SUPPLIED INFORMATION:
──────────

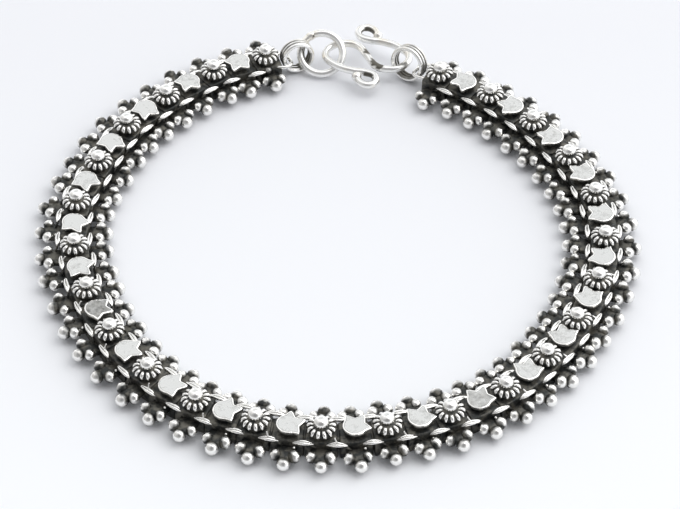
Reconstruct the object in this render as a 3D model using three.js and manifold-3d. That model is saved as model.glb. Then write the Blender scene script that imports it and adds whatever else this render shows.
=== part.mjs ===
// A silver link bracelet: flower links and tulip plaque links take turns in one row, closed by an S-hook.
// Millimetres, +Z up. It lies on z = 0 with its flowers up and its clasp towards +Y, and the origin is
// the middle of its underside.
import * as THREE from "three";
import { ConvexGeometry } from "three/addons/geometries/ConvexGeometry.js";
import { mergeVertices } from "three/addons/utils/BufferGeometryUtils.js";
import Module from "manifold-3d";

const wasm = await Module();
wasm.setup();

const vec = (x, y, z) => new THREE.Vector3(x, y, z);
const degrees = THREE.MathUtils.degToRad;

// The row of links runs counter-clockwise round a slightly oval, slightly egg-shaped loop.
const FLOWER_COUNT = 25;
const LINK_COUNT = 2 * FLOWER_COUNT - 1;
const LINK_PITCH = 3.6;
const LOOP_RADIUS = 31;
const LOOP_OVAL = -0.0175;
const LOOP_EGG = 0.0088;
const FIRST_LINK_ANGLE = degrees(106.4);
// How far each flower link lies from its even place, along the row and into the loop
const FLOWER_DRIFTS = [
  { along: 0.1, inward: -0.8 },
  { along: -0.3, inward: -0.4 },
  { along: -0.2, inward: 0.1 },
  { along: -0.4, inward: 0 },
  { along: -0.3, inward: 0.1 },
  { along: -0.3, inward: -0.5 },
  { along: -0.2, inward: -0.3 },
  { along: -0.1, inward: 0 },
  { along: 0, inward: -0.1 },
  { along: 0.3, inward: -0.2 },
  { along: 0.3, inward: -0.4 },
  { along: 0.3, inward: -0.3 },
  { along: 0.4, inward: -0.1 },
  { along: 0.5, inward: 0.1 },
  { along: 0.5, inward: 0 },
  { along: 0.5, inward: 0.1 },
  { along: 0.2, inward: 0.5 },
  { along: -0.1, inward: 0.7 },
  { along: -0.2, inward: 0.5 },
  { along: -0.2, inward: 0.1 },
  { along: -0.1, inward: 0 },
  { along: -0.1, inward: 0.2 },
  { along: 0.2, inward: 0.1 },
  { along: 0.1, inward: 0 },
  { along: 0.2, inward: -0.1 },
];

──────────

AIM OF THE TASK: Copy the material above back out, exactly as written.

TASK RESULT:
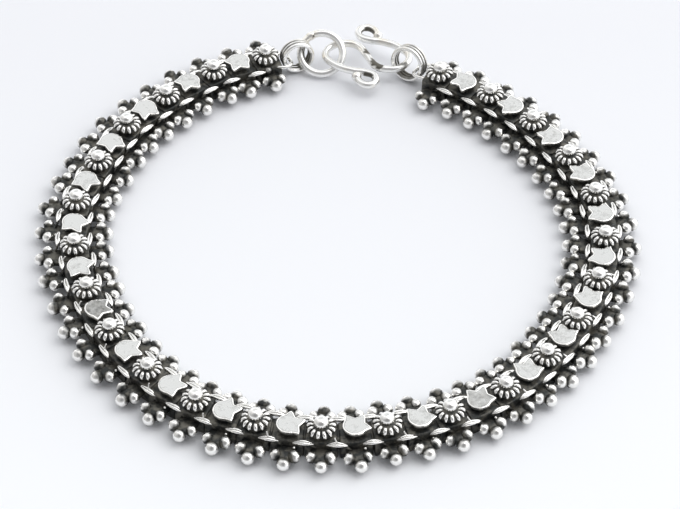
Reconstruct the object in this render as a 3D model using three.js and manifold-3d. That model is saved as model.glb. Then write the Blender scene script that imports it and adds whatever else this render shows.
=== part.mjs ===
// A silver link bracelet: flower links and tulip plaque links take turns in one row, closed by an S-hook.
// Millimetres, +Z up. It lies on z = 0 with its flowers up and its clasp towards +Y, and the origin is
// the middle of its underside.
import * as THREE from "three";
import { ConvexGeometry } from "three/addons/geometries/ConvexGeometry.js";
import { mergeVertices } from "three/addons/utils/BufferGeometryUtils.js";
import Module from "manifold-3d";

const wasm = await Module();
wasm.setup();

const vec = (x, y, z) => new THREE.Vector3(x, y, z);
const degrees = THREE.MathUtils.degToRad;

// The row of links runs counter-clockwise round a slightly oval, slightly egg-shaped loop.
const FLOWER_COUNT = 25;
const LINK_COUNT = 2 * FLOWER_COUNT - 1;
const LINK_PITCH = 3.6;
const LOOP_RADIUS = 31;
const LOOP_OVAL = -0.0175;
const LOOP_EGG = 0.0088;
const FIRST_LINK_ANGLE = degrees(106.4);
// How far each flower link lies from its even place, along the row and into the loop
const FLOWER_DRIFTS = [
  { along: 0.1, inward: -0.8 },
  { along: -0.3, inward: -0.4 },
  { along: -0.2, inward: 0.1 },
  { along: -0.4, inward: 0 },
  { along: -0.3, inward: 0.1 },
  { along: -0.3, inward: -0.5 },
  { along: -0.2, inward: -0.3 },
  { along: -0.1, inward: 0 },
  { along: 0, inward: -0.1 },
  { along: 0.3, inward: -0.2 },
  { along: 0.3, inward: -0.4 },
  { along: 0.3, inward: -0.3 },
  { along: 0.4, inward: -0.1 },
  { along: 0.5, inward: 0.1 },
  { along: 0.5, inward: 0 },
  { along: 0.5, inward: 0.1 },
  { along: 0.2, inward: 0.5 },
  { along: -0.1, inward: 0.7 },
  { along: -0.2, inward: 0.5 },
  { along: -0.2, inward: 0.1 },
  { along: -0.1, inward: 0 },
  { along: -0.1, inward: 0.2 },
  { along: 0.2, inward: 0.1 },
  { along: 0.1, inward: 0 },
  { along: 0.2, inward: -0.1 },
];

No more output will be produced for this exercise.